Furious Improvisation: How the WPA and a Cast of Thousands Made High Art Out of Desperate Times
Susan Quinn
by Robin Galen Kilrain
When Susan Quinn writes, “First the stock market collapsed, then the banks closed, then ordinary people began to lose their jobs,” she isn’t describing this country’s recent financial history but that of America in the late 1920s. A time that led to President Franklin Delano Roosevelt’s Works Progress Administration (WPA), which spawned the Federal Theatre Project. Furious Improvisation: How the WPA and a Cast of Thousands Made High Art out of Desperate Times, Quinn’s book on the subject, offers a tale of strange bedfellows — theatre and government. Though this prickly relationship continually challenged its ballsy and innovative leader, Hallie Flanagan, during its four-year run, the Federal Theatre Project was ultimately successful in creating shows, jobs and a broader view of what theatre can do.
Quinn’s fascinating history of how tough times begot a boon for the nation’s theatres begins in 1935, with WPA head Harry Hopkins handpicking someone to run his brainchild theatre project. He tapped Flanagan, a former classmate and then director of the well-respected, “groundbreaking” theatre program at Vassar College. She proceeded to buck American perceptions about race (all theatres performing the Project’s shows were required to allow integrated audiences, and integrated casts were paid equally) and so-called leftist views as she steered the exciting experiment with a steady hand. Under her direction, this subdivision of “Federal One” — its other three sections sought to lift writers, visual artists and musicians from unemployment — strove to broaden theatre’s base in the United States while making it more relevant to the masses.
And it did just that, often despite heated conflicts with politicians over where to draw the line between relevance and revolution. Shows were regularly aimed at timely topics, subjects the economically strapped audiences could identify with. The issue of labor unions took center stage in The Cradle Will Rock, a production of the branch of the Federal Theatre Project named Project #891 (which was headed by no other than John Houseman and Orson Welles). Performances called Living Newspapers also addressed pertinent concerns; the influence of big power companies was tackled in the appropriately titled Power.

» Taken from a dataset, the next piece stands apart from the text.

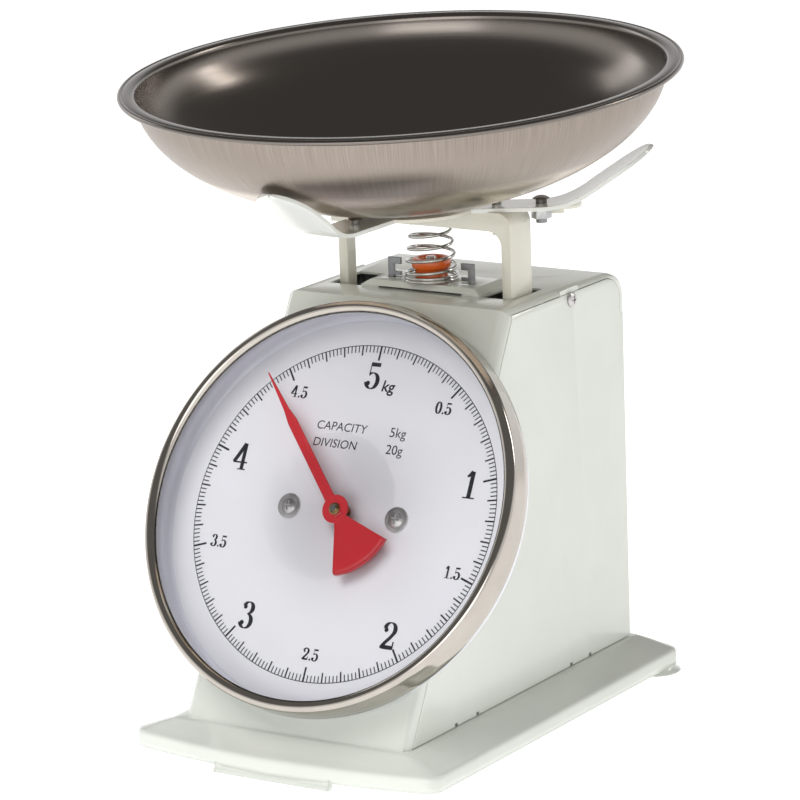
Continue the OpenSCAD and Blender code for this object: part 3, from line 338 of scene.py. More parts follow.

Controversial themes aside, Hopkins and Flanagan sincerely wanted to aid a wide swath of Americans who desperately needed a piece of the governmental pie that WPA represented. Their quest was to implement, through the Federal Theatre Project, a large-scale spread of stage productions and to help employ theatre workers. A striking unemployment statistic from New York City illustrates the need: Of the 25,000 plying their trade on Broadway in the late 1920s, only 4,000 remained by 1933.
But big cities were not the main emphasis of the Project. Instead, an extensive regional theatre network was planned. Multiple concurrent stagings of the same play throughout the country was a goal as well. When extremely popular novelist Sinclair Lewis gave the dramatization rights for It Can’t Happen Here to the Federal Theatre Project rather than sell it elsewhere, Flanagan was able to pull off an astounding feat: The play opened in 21 different parts of the country on the same date and continued for five years — even after the Project’s own run had come to an end.
By the time Flanagan’s grand undertaking was forced by Congress to take its final bow in 1939 — President Roosevelt’s “New Deal” programs in general were under attack, and the House Un-American Activities Committee had reared its ugly head — what had started as a relatively small relief effort had far exceeded expectations (except, perhaps, those of its two originators). Although finally a victim of politics, the Federal Theatre Project had become, under Flanagan’s strong guidance, the Little Project That Could, introducing into American history a number of theatrical milestones.